Moreover, the onchain Bitcoin trading narrative faces a structural risk: native Bitcoin layer-2s (Lightning, RGB, BitVM) are improving. If retail eventually prefers to trade actual Bitcoin on Bitcoin-native DEXs rather than wrapped versions, the entire premise of cbBTC and WBTC fades. That scenario is 12-18 months out, but it caps the upside of any Ethereum-based Bitcoin exchange.
Capital Discipline: What the Data Tells Me
Based on my experience, I apply a simple rule for ve(3,3) protocols: if the lock ratio falls below 45%, I exit all positions. Below 50% is amber. Aerodrome is currently at 51%. I also track the ratio of daily swap fees to daily emission value. When that ratio drops below 0.1 (10% coverage), the token is effectively a yield-bearing liability. Aerodrome’s ratio is 0.12—borderline.
Panic sells, logic buys. I am not buying Aerodrome here. I am monitoring the lock ratio and volume share. If Aerodrome can increase fee coverage to 20% without cutting emissions too fast, it might stabilize.
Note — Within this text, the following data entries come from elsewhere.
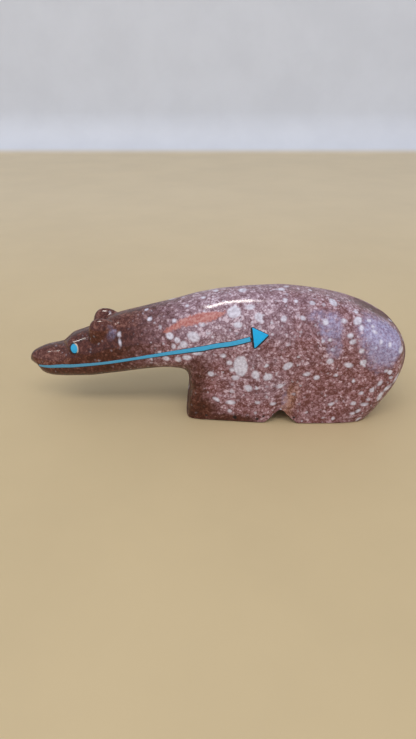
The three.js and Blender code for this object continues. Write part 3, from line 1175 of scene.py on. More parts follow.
@dataclass
class Heartline(Inlay):
    """The long strip from the mouth to the shoulder, which widens on its way."""

    # The places that its middle goes through, on a Catmull-Rom curve
    places: tuple[Place, ...] = (
        (-46.9, 38.9), (-40.2, 41.7), (-33.6, 44.7), (-27.2, 47.7), (-18.9, 52.8), (-10.7, 58.4), (-2.6, 63.5),
        (3.2, 66.4), (8.2, 70.8),
    )
    shares: tuple[float, ...] = (0.0, 0.06, 0.13, 0.3, 0.5, 0.66, 0.77, 1.0)  # shares of its length
    widths: tuple[float, ...] = (0.46, 0.7, 0.84, 0.66, 0.68, 0.86, 1.02, 1.0)  # its width at each of them
    seams: tuple[float, ...] = (0.05, 0.05, 0.05, 0.05, 0.07, 0.13, 0.19, 0.15)  # glue's mean width at each of them
    below: float = 1.2  # how much wider the glue is along each edge
    above: float = 0.6
    steps: int = 260
    seam_play: float = 0.05
    hand: float = 0.03

    def middle(self, share: Array) -> Array:
        """Points of the middle line, a Catmull-Rom curve.

        Args:
            share: Shares of the way from the first place to the last.

        Returns:
            The points, one row a share.
        """
        nodes = self.view.points(self.places)
        nodes = np.vstack([2 * nodes[0] - nodes[1], nodes, 2 * nodes[-1] - nodes[-2]])
        u = share * (len(nodes) - 3)
        first = np.clip(np.floor(u).astype(int), 0, len(nodes) - 4)
        s = (u - first)[:, None]
        a, b, c, d = (nodes[first + k] for k in range(4))
        return 0.5 * (2 * b + (c - a) * s + (2 * a - 5 * b + 4 * c - d) * s**2 + (3 * b - a - 3 * c + d) * s**3)

    def run(self) -> tuple[Array, Array]:
        """Evenly spaced points of the middle line.

        Returns:
            The points, and the unit directions along the line there.
        """
        fine = self.middle(np.linspace(0, 1, 8 * self.steps))
        travelled = np.concatenate([[0], np.cumsum(np.hypot(*np.diff(fine, axis=0).T))])
        wanted = np.linspace(0, travelled[-1], self.steps + 1)
        points = np.stack([np.interp(wanted, travelled, fine[:, k]) for k in range(2)], axis=1)
        along = np.gradient(points, axis=0)
        return points, along / np.linalg.norm(along, axis=1, keepdims=True)

    def seam_profile(self) -> Array:
        """The glue's mean width down one side and back up the other."""
        seam = np.interp(np.linspace(0, 1, self.steps + 1), self.shares, self.seams)
        return np.concatenate([self.below * seam, self.above * seam[::-1]])

    def outline(self, margin: Array | float) -> Outline:
        """Down one side of the middle line and back up the other, with the margin past both ends."""
        points, along = self.run()
        across = np.stack([-along[:, 1], along[:, 0]], axis=1)
        margin = np.broadcast_to(margin, 2 * len(points))
        half = np.interp(np.linspace(0, 1, len(points)), self.shares, self.widths) / 2
        lower, upper = margin[: len(points)], margin[len(points) :][::-1]
        ends = np.zeros(len(points))
        ends[0], ends[-1] = -1.0, 1.0

        def edge(grown: Array, sign: float) -> Array:
            """The edge on one side of the middle line, grown by its own margin."""
            return points + along * (ends * grown)[:, None] + across * (sign * (half + grown))[:, None]

        return Outline(
            edge=np.vstack([edge(lower, -1.0), edge(upper, 1.0)[::-1]]),
            spine=np.vstack([points, points[::-1]]),
        )


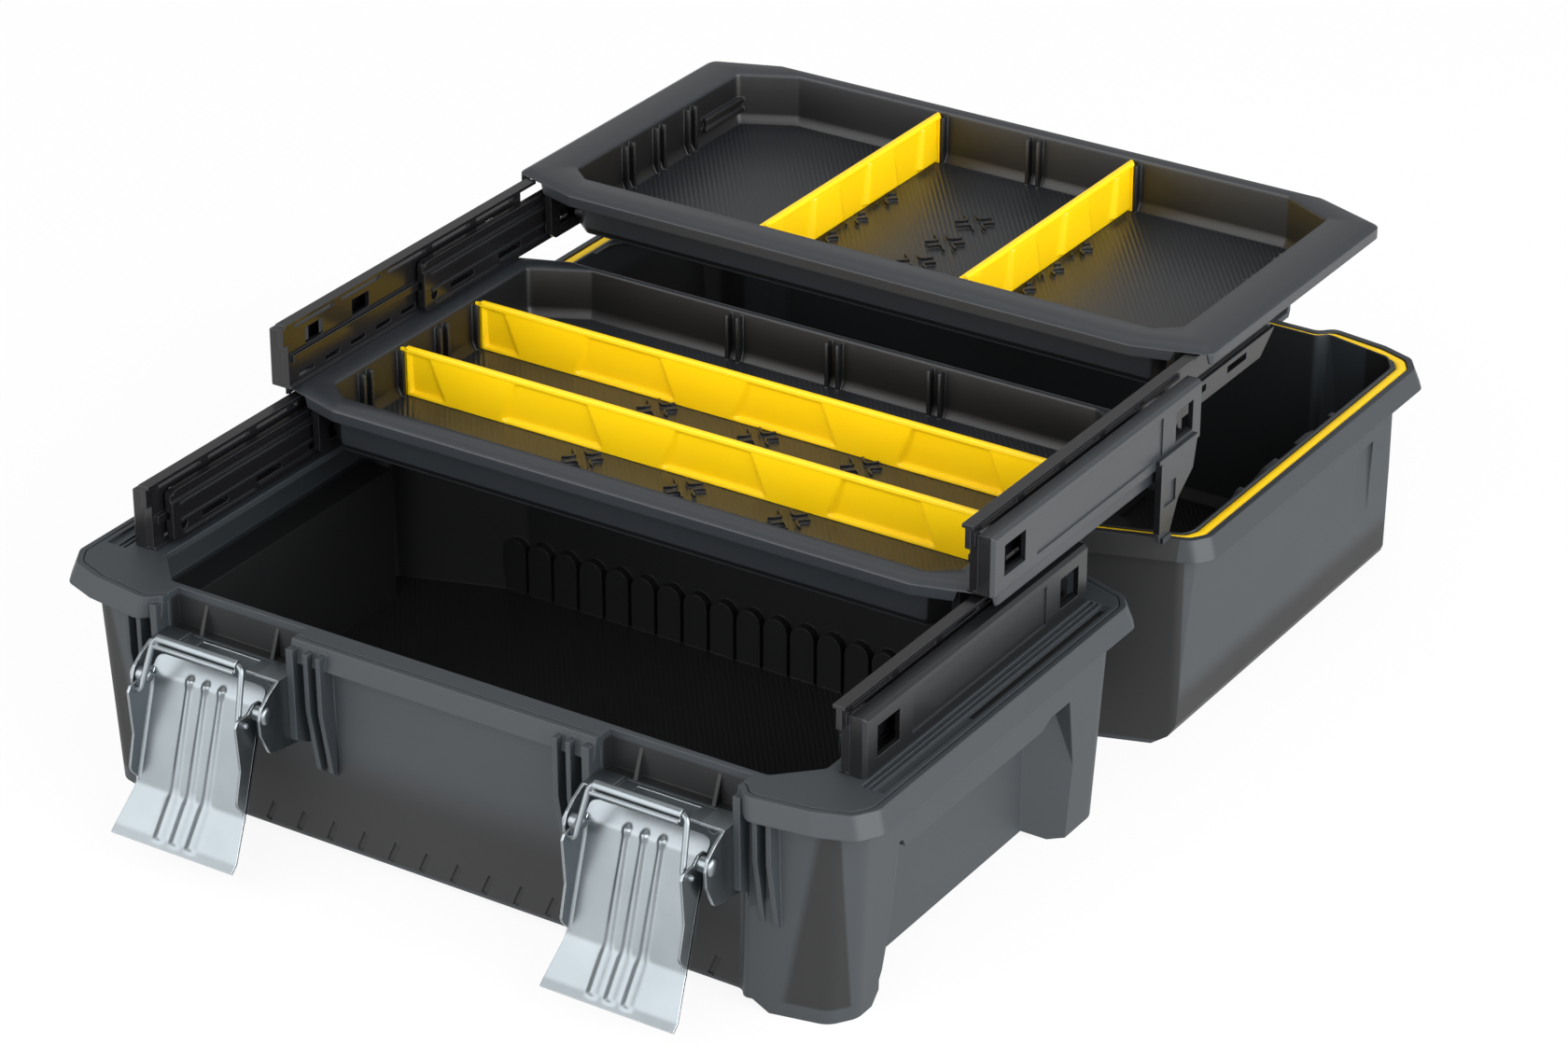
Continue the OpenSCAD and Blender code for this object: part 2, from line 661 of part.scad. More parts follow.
// pressed lever: flat plate, band kicked back over the pivot, flared foot and lip
module lever(side) {
  w = 32.3;                     // half width over the flanges
  t = 1.2;
  crease = [4.4, 0.9];
  bend = [-12, -52.6];
  lean = atan2(crease.x - bend.x, crease.y - bend.y);
  plate_l = norm(crease - bend);
  foot_l = 21;
  color(zinc) at_latch(side) translate([0, pivot.x, pivot.y]) difference() {
    union() {
      translate([0, crease.x, crease.y]) rotate([90 - lean, 0, 0]) linear_extrude(t)
        polygon([[-w, 0.4], [w, 0.4], [w, -plate_l - 0.3], [-w, -plate_l - 0.3]]);
      translate([0, crease.x, crease.y]) rotate([90 - 42, 0, 0]) linear_extrude(t)
        polygon(soft([[-w, -0.6], [w, -0.6], [w, 9], [-w, 9]], 4));
      translate([0, bend.x, bend.y]) rotate([90 - 36, 0, 0]) linear_extrude(t)
        polygon([[-w, 0.4], [w, 0.4], [36, -foot_l], [-36, -foot_l]]);
      rod(0.1 - w, w - 0.1, crease.x + 0.35, crease.y + 0.3, 0.85);
      // lip turned up along the foot
      translate([0, bend.x - foot_l * sin(36), bend.y - foot_l * cos(36)]) {
        along_x([[1, -0.4], [0.2, -1.4], [-6.6, 1.4], [-6, 3], [0.6, 0.6]], -36, 36);
        rod(-36, 36, -6.3, 2.4, 1.2);
      }
      // side flanges, folded forward, widest at the bail holes
      for (x = [-w, w - t]) along_x(soft([
        [5.6, 1.2], [3.4, 4.4], [-1.6, 4.6], [-6, 1.4], [-13.4, 1.2], [-15.4, -1.8],
        [-13.4, -25], [-17.4, -41], [-16.6, -43.6], [-11.4, -49.6], [-9.6, -48]], 1.2, 3), x, x + t);
      // three pressed beads, over the plate and on down the foot
      for (x = [-9.4, 0, 9.4]) {
        translate([x, crease.x - 2, crease.y - 2]) rotate([180 - lean, 0, 0])
          cylinder(r = 1.7, h = plate_l - 2, $fn = 20);
        translate([x, crease.x - 2, crease.y - 2]) sphere(r = 1.76, $fn = 20);
        translate([x, bend.x - 1.2, bend.y + 1]) rotate([180 - 36, 0, 0])
          cylinder(r = 1.9, h = foot_l - 1, $fn = 20);
      }
    }
    rod(-40, 40, 0, 0, 2.56);
    rod(-40, 40, bail_at.x - pivot.x, bail_at.y - pivot.y, wire_d / 2 + 0.06);
  }
}

module at_bail(side) {
  at_latch(side) translate([0, bail_at.x, bail_at.y]) rotate([-bail_lean, 0, 0]) children();
}

// wire bail: crossbar, two splayed arms and ends turned out through the flanges
module bail(side) {
  r = wire_d / 2;
  splay = atan2(3, bail_len);
  color(zinc) at_bail(side) {
    rod(-26, 26, 0, bail_len, r);
    both() {
      translate([29, 0, 0]) rotate([0, -splay, 0]) cylinder(r = r, h = bail_len / cos(splay), $fn = 32);
      translate([29, 0, 0]) sphere(r = r + 0.04, $fn = 32);
      translate([26, 0, bail_len]) sphere(r = r + 0.04, $fn = 32);
      rod(29, 34.2, 0, 0, r);
    }
  }
}

// folded strip round the crossbar, its edge turned down to grip the lid's catch
module hook(side) {
  color(zinc) at_bail(side) difference() {
    union() {
      rod(-23.6, 23.6, 0, bail_len, 2.6);
      along_x([[-2.6, bail_len + 0.4], [-1, bail_len - 2.3], [-2.6, bail_len - 4],
               [-4, bail_len - 3]], -23.6, 23.6);
      rod(-23.6, 23.6, -3.3, bail_len - 3.5, 0.86);
    }
    rod(-24, 24, 0, bail_len, wire_d / 2 + 0.02);
  }
}

// the origin lies on the floor, under the middle of the open box
module centred() {
  translate([0, -open_middle, 0]) children();
}

// ---- one line for each piece ------------------------------------------------------

centred() base_tub();
centred() base_hinge_barrels();
centred() hinge_pins();
centred() rail_cover(-1, base_rail_y, low_z);  // base_cover_left
centred() rail_cover(1, base_rail_y, low_z);  // base_cover_right
centred() rail_track(-1, base_rail_y, low_z);  // base_track_left
centred() rail_track(1, base_rail_y, low_z);  // base_track_right
centred() slide_bar(-1, base_rail_y + low_bar_out, low_z);  // lower_bar_left
centred() slide_bar(1, base_rail_y + low_bar_out, low_z);  // lower_bar_right
centred() middle_tray();
centred() runner(-1, mid_rail_y, low_z, mid_z - 2.4);  // middle_runner_left
centred() runner(1, mid_rail_y, low_z, mid_z - 2.4);  // middle_runner_right
centred() rail_cover(-1, mid_rail_y, mid_z);  // middle_cover_left
centred() rail_cover(1, mid_rail_y, mid_z);  // middle_cover_right
centred() rail_track(-1, mid_rail_y, mid_z);  // middle_track_left
centred() rail_track(1, mid_rail_y, mid_z);  // middle_track_right
centred() rail_leg(-1);  // rail_leg_left
centred() rail_leg(1);  // rail_leg_right
centred() slide_bar(-1, mid_rail_y + high_bar_out, mid_z);  // upper_bar_left
centred() slide_bar(1, mid_rail_y + high_bar_out, mid_z);  // upper_bar_right
centred() top_tray();
centred() runner(-1, top_front + 2, mid_z, top_z - 2.4);  // top_runner_left
centred() runner(1, top_front + 2, mid_z, top_z - 2.4);  // top_runner_right
centred() middle_divider(76);  // middle_divider_front
centred() middle_divider(140);  // middle_divider_rear
centred() top_divider(-59);  // top_divider_left
centred() top_divider(59);  // top_divider_right
centred() lid_shell();
centred() lid_seal();
centred() lid_hinge_barrels();
centred() carry_handle();
centred() handle_pins();
centred() bracket(-1);  // bracket_left
centred() bracket(1);  // bracket_right
centred() lever(-1);  // lever_left
centred() lever(1);  // lever_right
centred() lever_rivets(-1);  // lever_rivets_left
centred() lever_rivets(1);  // lever_rivets_right
centred() bail(-1);  // bail_left
centred() bail(1);  // bail_right
centred() hook(-1);  // hook_left
centred() hook(1);  // hook_right
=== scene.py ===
# %% [markdown]
# # A cantilever tool box, open
#
# A deep tub, a lid lying open behind it and two trays that ride back on telescopic rails.
# The construction arrives as a fixed frame of named parts, already at real size.  This
# lesson gives those parts their finishes and makes the few pieces whose beauty lies in soft
# bends: the pressed latch levers, the bent wire, the dividers, the trays and the seal.

import math
from collections import namedtuple

import bmesh
import bpy
import numpy as np
from mathutils import Matrix, Vector


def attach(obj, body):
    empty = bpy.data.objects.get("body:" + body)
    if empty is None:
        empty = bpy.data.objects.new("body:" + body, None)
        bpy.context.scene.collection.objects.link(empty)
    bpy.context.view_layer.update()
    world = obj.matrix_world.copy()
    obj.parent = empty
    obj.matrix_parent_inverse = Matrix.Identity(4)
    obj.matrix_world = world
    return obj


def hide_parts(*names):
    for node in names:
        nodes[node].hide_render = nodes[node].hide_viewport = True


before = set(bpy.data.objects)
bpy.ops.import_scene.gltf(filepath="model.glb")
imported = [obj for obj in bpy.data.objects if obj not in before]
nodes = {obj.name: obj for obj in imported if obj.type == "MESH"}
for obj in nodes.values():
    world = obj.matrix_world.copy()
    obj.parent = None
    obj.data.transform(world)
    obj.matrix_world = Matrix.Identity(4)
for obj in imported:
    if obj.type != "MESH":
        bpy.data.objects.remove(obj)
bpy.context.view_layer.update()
OPEN_MIDDLE = 0.12828   # from the middle of the tub back to the middle of the open box
MM = 0.001              # one millimetre in metres
print("parts in the frame:", len(nodes))

# %% [markdown]
# ## Shader maths as plain expressions
#
# A procedural finish is arithmetic on fields: noise times a mask plus a constant.  Wiring
# that arithmetic by hand hides the formula, so a small class wraps a socket and lets the
# usual operators add the Math nodes.  Everything else goes through one method, so that the
# settings and the inputs of any node read the same way.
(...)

But the current trajectory points toward decay.
For traders who still want exposure to onchain Bitcoin growth without the token dilution risk, I recommend a pairs trade: long cbBTC (the asset) and short AERO perpetuals if available. Capture the trend while hedging the protocol attrition.
Takeaway: The Next 90 Days
Watch three thresholds: 1. veAERO lock ratio: below 45% is an exit signal. 2. Aerodrome’s Bitcoin swap volume share: below 30% indicates Uniswap is regaining. 3. cbBTC supply growth: if it stalls, the entire thesis weakens.
Liquidity dries up when trust breaks. Trust in ve(3,3) models is always conditional on the token price. If AERO corrects below its 50-day moving average, the unlocking acceleration will be violent.
For now, Aerodrome is the default platform for Bitcoin swaps on Base. But default does not mean permanent. In crypto, liquidity is a rental, not a purchase. The rent will be due within the quarter.